04 Feb 2009
Quantum cascade lasers have opened up a whole host of important applications in the mid-infrared. Marie Freebody speaks to Federico Capasso to find out about the latest progress in the laser's development and the factors that are shaping its commercialization.
Federico Capasso invented the first quantum cascade laser (QCL) in 1994 along with colleagues at Bell Laboratories, US. He has remained active in the field for 15 years and is now the Robert L Wallace Professor of Applied Physics and the Vinton Hayes Senior Research Fellow in Electrical Engineering at Harvard University, US.
Can you explain how a QCL works?
A QCL is radically different from a conventional semiconductor diode laser where the emission wavelength depends on the semiconductor bandgap. A QCL contains a series of quantum wells, and its emission wavelength can be varied simply by changing the thickness of the quantum well layers.
From this point of view, the QCL is an enabling device that allows you to reach all of the mid-infrared spectrum (3–25 µm), a large part of the far-infrared (50–300 µm) and beyond into sub-millimetre wavelengths.
The other key difference is that a QCL uses a cascaded process, which means that once an electron jumps from one upper energy level to a lower level, it is not lost. It can be re-injected into the next stage to emit a second photon. This cascading process allows you to recycle the same electron many times resulting in a very powerful laser.
Why is QCL research important and what are the main applications?
QCLs have opened up mid-infrared pho-tonics, which is very important for sensing applications in fields such as environmental air-quality monitoring, medical diagnostics and homeland security. Before the invention of the QCL, there was no compact mid-infrared semiconductor laser that could operate at room temperature with high power in both pulsed and CW mode.
A QCL can access two important windows (3–5 µm and 8–13 µm) in which the atmosphere is reasonably transparent, allowing detection of pollutants. There are also numerous applications in spectroscopy such as combustion diagnostics, breath analysis for medical purposes and process control in industry.
In terms of defence, chemical sensing can detect explosives or toxic gases. The field of countermeasures is also important in which a powerful QCL can blind the detector of heat-seeking missiles.
How difficult is it to transfer QCLs from the laboratory to the market?
Commercialization of these lasers is in full swing. You can already buy QCL wafers, devices and sensors from a number of companies in Europe and the US. We are currently collaborating with Hamamatsu Photonics in Japan, which is commercializing QCLs. In Europe, Alcatel has a partnership with Thales and has created a company called III-V Laboratories that is manufacturing and selling QCLs.
There is no fundamental difficulty in commercializing these lasers because the underlying technology is the same as found in conventional lasers. A few years ago, my group joined forces with Agilent Technologies to show that a high-performance CW room temperature QCL could be fabricated using the same standard thin-film growth technology (MOCVD) used by semiconductor manufacturers.
Commercialization of QCLs will follow the same curve as traditional lasers – initially the production volume is low and the laser costs are high. But as production volume increases, the price decreases.

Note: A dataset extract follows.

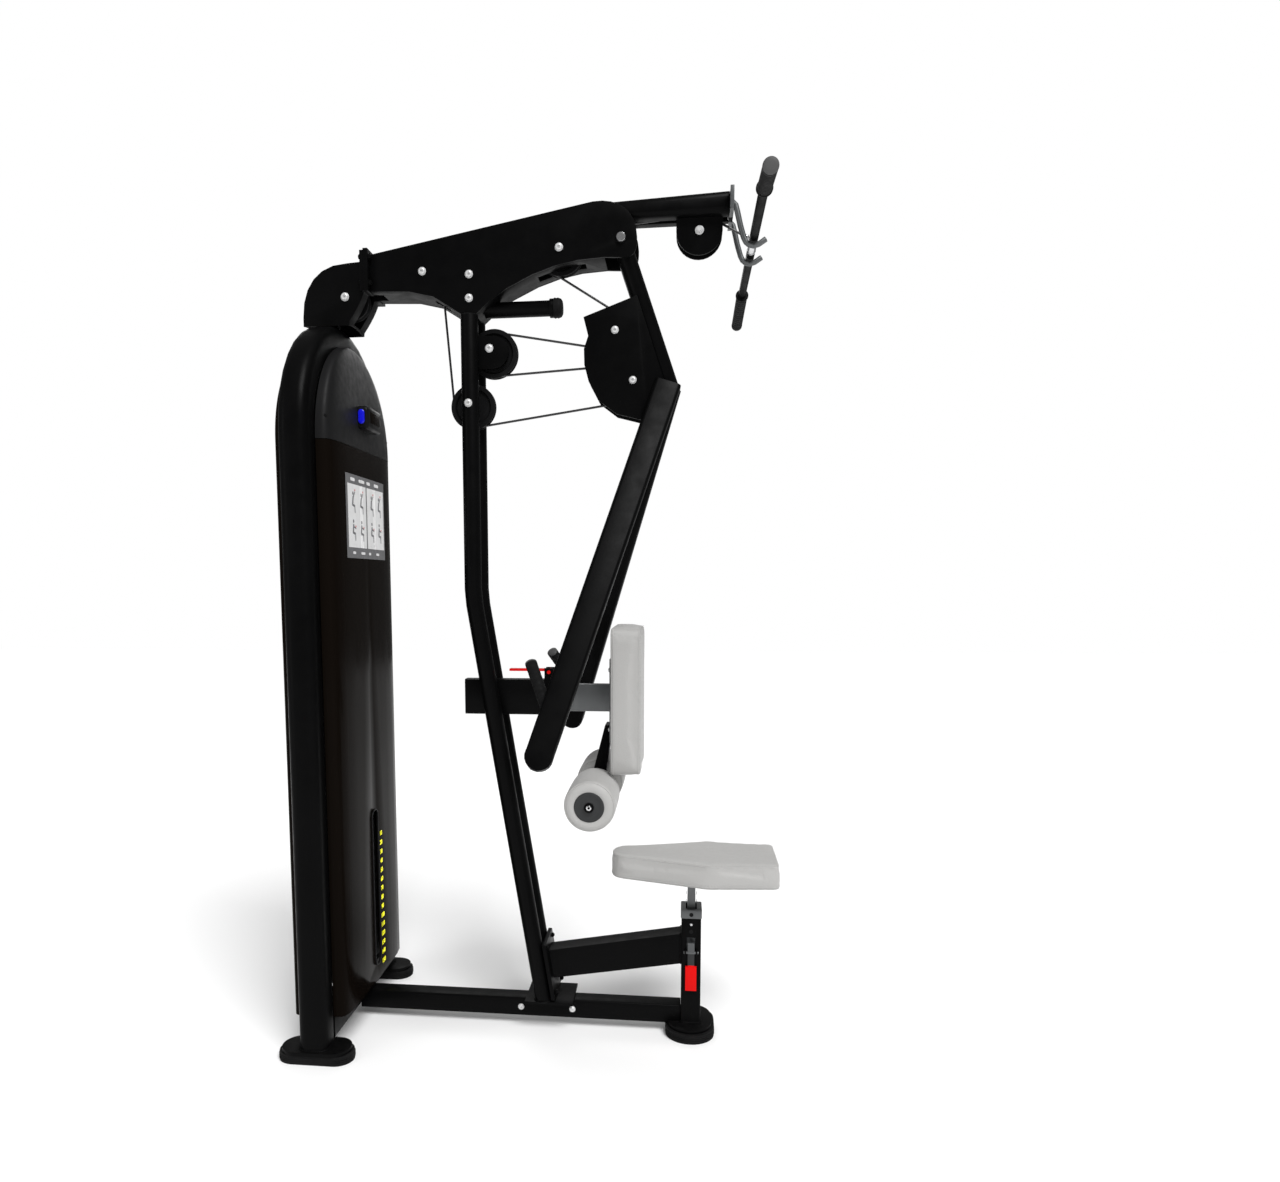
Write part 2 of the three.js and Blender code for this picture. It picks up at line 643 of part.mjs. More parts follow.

What have been the most important technological advances in the field?
The Razeghi group at Northwestern University, US, as well as my group in collaboration with the US-based gas sensor manufacturer Pranalytica, have developed QCLs with higher power levels and higher power efficiencies. Both groups have demonstrated watt-level power output at room temperature with a power efficiency of over 10%. Until recently QCL power efficiency was only around a few percent.
Another important advance made by the Jerome Faist group has been creating QCL sources that span a large wavelength range. Our goal is to make a compact laser spectrometer to compete with a Fourier transform infrared spectrometer.
Currently a terahertz QCL can only operate when cooled to around 200K but the ultimate goal is to achieve higher operating temperatures. Last year, we demonstrated the first room-temperature terahertz QCL-based source by creating a dual-frequency QCL. We employed difference frequency generation to obtain a beam in the terahertz regime. The power level was still small but hopefully we will develop a milliwatt level source in the future.
What will the next big breakthrough be and what key challenges remain?
Remaining challenges include developing a modelocked QCL that emits picosecond pulses, obtaining greater broadband capability and creating a high-performance QCL that emits shorter wavelengths (around 2 3 µm). Another difficult task is to push QCLs to emit at telecoms wavelengths, which is likely to take 5–10 years.
Theory suggests that a power efficiency of 30–35% in the mid-infrared is possible. In the terahertz regime, a thermoelectrically cooled QCL could be developed in the next couple of years that operates above 200K and a room-temperature terahertz nonlinear optical QCL source that emits at milliwatt level power could be possible in the next five years.